Все это нельзя не учитывать, рассматривая возникший в современной литературе вопрос о степени ответственности старой партийной гвардии за то, что произошло в стране с конца 20-х и в последующие годы. На наш взгляд, ответ на этот вопрос не может быть получен вне изучения истории старой партийной гвардии в целом и особенно периода первой половины и середины 20-х годов. Именно тогда, во время болезни В.И. Ленина и вскоре после его кончины, произошли события, оказавшиеся необратимыми и имевшие затем тягчайшие последствия. Об этих событиях — борьбе внутри старой партийной гвардии — уже было сказано выше. Добавим сейчас, что, рассматривая борьбу, развернувшуюся тогда в её рядах, необходимо учитывать особую роль, которую сыграли в ней Сталин, Троцкий, Зиновьев, Каменев, а также отчасти ряд других партийных лидеров.
Свою меру исторической ответственности несёт и Рыков. Он был в числе тех старых большевиков, которые активно включились во внутрипартийную борьбу сначала с троцкистской, а затем с «новой оппозицией» на идейной основе, не преследуя никаких личных целей и пытаясь сохранить единство партии. Однако все его усилия по мере разрастания противоречий внутри партийного руководства, вступления их в фазу борьбы с объединённой троцкистско-зиновьевской оппозицией становились все более тщетными. Втянутый в водоворот внутрипартийной схватки, Рыков оказался в числе тех, кто невольно способствовал возникновению той обстановки в партии, которую использовал в своих интересах Сталин. Он, а также Бухарин и Томский, другие члены Политбюро ЦК ВКП (б) 1925–1927 годов не сумели вовремя осознать, что личные негативные качества последнего (а они их, конечно, видели) могут «получить решающее значение», как то было четко отмечено в ленинском «Завещании». В результате «критический момент» перерастания такой возможности в реальность был ими просмотрен, и Сталин осуществил к концу 20-х годов «чистку» высшего партийно-государственного руководства. В первой половине 30-х годов Рыков, хотя он и оставался членом, а затем кандидатом в члены ЦК партии, работал наркомом, по существу, был выведен на обочину большой политической деятельности.
Все это стало подлинной драмой для революционера-ленинца Рыкова, обернувшейся трагедией гибели.

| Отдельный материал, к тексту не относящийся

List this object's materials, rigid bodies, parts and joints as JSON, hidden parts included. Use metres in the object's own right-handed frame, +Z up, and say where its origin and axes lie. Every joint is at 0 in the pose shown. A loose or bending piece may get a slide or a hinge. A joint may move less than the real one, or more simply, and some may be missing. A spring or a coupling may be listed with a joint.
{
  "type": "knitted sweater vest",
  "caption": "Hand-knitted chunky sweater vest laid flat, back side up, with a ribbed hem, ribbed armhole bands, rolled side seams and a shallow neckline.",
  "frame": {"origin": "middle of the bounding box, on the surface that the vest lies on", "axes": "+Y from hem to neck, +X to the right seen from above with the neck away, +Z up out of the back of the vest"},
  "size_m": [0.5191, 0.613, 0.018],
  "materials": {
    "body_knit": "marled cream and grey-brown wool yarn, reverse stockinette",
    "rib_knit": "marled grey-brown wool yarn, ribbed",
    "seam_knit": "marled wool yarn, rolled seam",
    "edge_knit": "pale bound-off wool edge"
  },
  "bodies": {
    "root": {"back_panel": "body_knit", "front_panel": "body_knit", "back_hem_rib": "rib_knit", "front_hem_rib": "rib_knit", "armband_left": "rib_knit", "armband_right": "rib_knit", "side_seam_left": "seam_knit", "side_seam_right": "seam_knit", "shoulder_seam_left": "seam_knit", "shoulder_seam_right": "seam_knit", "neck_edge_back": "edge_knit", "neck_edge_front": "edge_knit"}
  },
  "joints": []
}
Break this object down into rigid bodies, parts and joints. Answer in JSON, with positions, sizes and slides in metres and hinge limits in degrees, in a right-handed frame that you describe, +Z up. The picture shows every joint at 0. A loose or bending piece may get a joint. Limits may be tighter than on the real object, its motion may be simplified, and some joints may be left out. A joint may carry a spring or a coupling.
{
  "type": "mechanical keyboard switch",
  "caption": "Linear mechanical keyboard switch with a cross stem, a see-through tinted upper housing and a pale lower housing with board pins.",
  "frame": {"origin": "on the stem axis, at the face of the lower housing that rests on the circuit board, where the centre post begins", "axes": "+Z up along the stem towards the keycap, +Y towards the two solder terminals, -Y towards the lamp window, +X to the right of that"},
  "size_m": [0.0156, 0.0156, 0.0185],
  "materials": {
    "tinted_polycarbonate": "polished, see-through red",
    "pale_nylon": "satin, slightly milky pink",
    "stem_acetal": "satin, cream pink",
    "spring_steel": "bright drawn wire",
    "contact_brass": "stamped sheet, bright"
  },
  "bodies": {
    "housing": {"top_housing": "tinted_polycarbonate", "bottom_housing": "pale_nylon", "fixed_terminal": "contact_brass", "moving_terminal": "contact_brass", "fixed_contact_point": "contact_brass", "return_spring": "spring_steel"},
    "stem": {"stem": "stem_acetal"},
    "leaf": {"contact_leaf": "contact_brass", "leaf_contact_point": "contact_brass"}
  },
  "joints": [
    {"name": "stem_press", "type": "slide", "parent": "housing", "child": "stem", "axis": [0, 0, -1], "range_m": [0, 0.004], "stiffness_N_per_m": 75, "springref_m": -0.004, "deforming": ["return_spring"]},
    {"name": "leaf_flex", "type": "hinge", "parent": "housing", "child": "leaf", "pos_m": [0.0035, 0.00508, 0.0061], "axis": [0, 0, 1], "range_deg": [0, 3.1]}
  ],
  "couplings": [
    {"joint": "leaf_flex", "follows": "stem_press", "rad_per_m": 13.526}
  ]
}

Эта трагедия сегодня, когда начинается его новая жизнь как выдающейся исторической личности, невольно выступает на первый план. И это не случайно: ведь путь к изучению его жизни революционера и государственного деятеля открыли очистительные перемены в нашей жизни, смывающие ложь и «тайну» сталинских репрессий. Сквозь их исчезающую ледовую изморозь, исказившую целую эпоху, проступают и черты образа Рыкова. Они будут все более явственными и точными по мере развертывания изучения деятельности человека, чьи имя и фамилия значатся на обложке этой книги. И его времени.